At war's end in 1945, McGovern stayed on in China flying for Civil Air Transport (CAT), which was under contract to Chiang Kai-shek's Chinese Nationalist regime, then fighting a civil war against Mao Tse-tung's communists.

Captured by communist troops after a forced landing, "McGoon" was freed six months later. Colleagues joked that his captors simply got tired of feeding him.

During the battle for Dien Bien Phu the French contracted with CAT to air drop supplies to the troops. On the day prior to the French surrender, May 6, 1954, McGovern and his "flying boxcar" were shot down while parachuting a howitzer to the besieged French garrison at Dien Bien Phu.

"Looks like this is it, son," McGovern radioed another pilot as his crippled plane staggered 75 miles into Laos, where it cartwheeled into a hillside. Some consider him the first US casualty of the Vietnam War.

McGovern's exact fate was unknown until a French visitor learned of the crash during a 1959 visit to the Laotian village of Ban Sot.

That report was suppressed by the CIA, said Felix Smith, former CAT pilot and friend of McGovern. But after a private historian found it in French files years later, a group of former CAT pilots led by Smith persuaded the CIA to back a search effort.

In 1997, an American MIA team investigating an unrelated case found a C-119 propeller at Ban Sot, and a JPAC photo analyst spotted possible graves in aerial photos. Excavation in 2002 uncovered remains that turned out to be McGovern's.

The skeletal remains were positively identified on September 11, 2006 by laboratory experts at the U.S. military's Joint POW/MIA Accounting Command in Hawaii.



Eulogy delivered at Arlington National Cemetery by Wayne "Whitey" Johnson
24 May 2007

Lt. James B. McGovern, Jr
"Earthquake McGoon"

In volume one of our history book, Chennault's Flying Tigers, the story entitled "Earthquake McGoon" starts with this statement: "There were a lot of characters in the China war but James B. McGovern was one of the more picturesque.  He started out rather mild but as his bulk and reputation grew he became known as Earthquake McGoon".  A recent news article reported that he was named Earthquake McGoon by a Chinese saloon keeper.  That reporter didn't have his facts straight.  He was actually named that by Phil Dickey, the armament officer in our squadron, the 118th Tactical Reconnaissance Squadron.  Dickey loved the comic strip and would draw characters from it.  Since Jim looked a bit like the Al Capp's Li'l Abner comic strip character and made a try at making moonshine, the nickname fit him well.  But McGovern was more than a comic strip character.  He was a superb fighter pilot.  He was the type of pilot that became part of the airplane.  A careful pilot and one that one felt safe to fly with.

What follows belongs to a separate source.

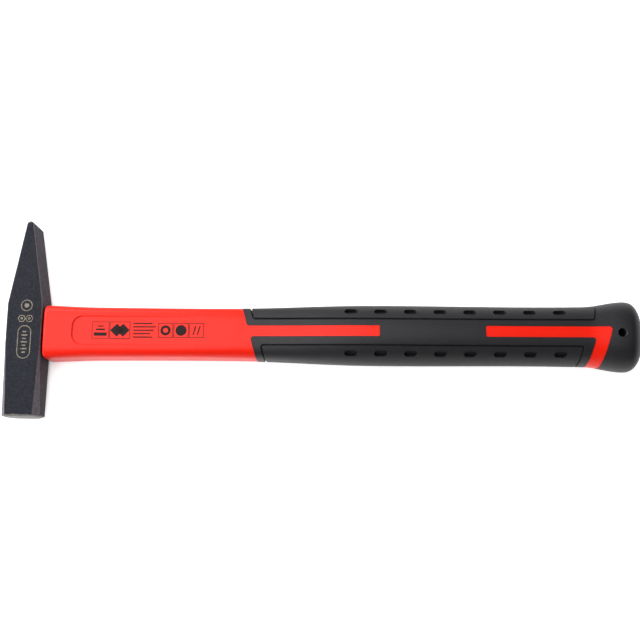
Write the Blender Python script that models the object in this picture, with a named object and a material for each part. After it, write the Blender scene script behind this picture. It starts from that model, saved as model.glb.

As WWII came to an end and American forces were rapidly leaving China, the Chinese communists saw their opportunity to take over the country.  General Chennault warned that unless America continued to provide aide to the National government,  the communists would not only take over China but all of the Far East.  America was not interested, so Chennault formed his own airline to assist the Nationalist government, the Civil Air Transport (CAT).

This was Earthquake's opportunity.  He not only loved to fly but he believed in a cause.  He joined Chennault's CAT airline for he was convinced that Chennault was correct, that unless we supported the nationalist the communists would take over and be the scourge of the Far East.

Some reporters called him a mercenary.  He was well paid but not nearly enough for the hazardous missions he was required to fly.  Those missions to him flying to the aid of the Nationalist and the French were no different than the missions he flew in WWII against another enemy of our country.

He was a dedicated patriot who gave as Lincoln said, "gave that last full measure of dedication to duty" he gave his life in the cause of freedom".

On his last trip home he called me and said "Whitey, if they do me in over there, try to have me planted at Arlington".  So after more than fifty years, he has his wish to be interred at Arlington National Cemetery with other of the Nation's great patriots who have served their country so well.  He, like so many others resting here, gave his life to free others from the yoke of the oppressor.

May he now rest in peace.



The woman receiving the flag is McGovern's niece, Therece Johnston. At the reception area prior to the funeral were pilots from the 118th TRS but also about a dozen men from Air America with whom McGovern worked in the late 1940s and early 1950s. All together about 50 people showed up. His ashes were placed in the Columbarium, court #8.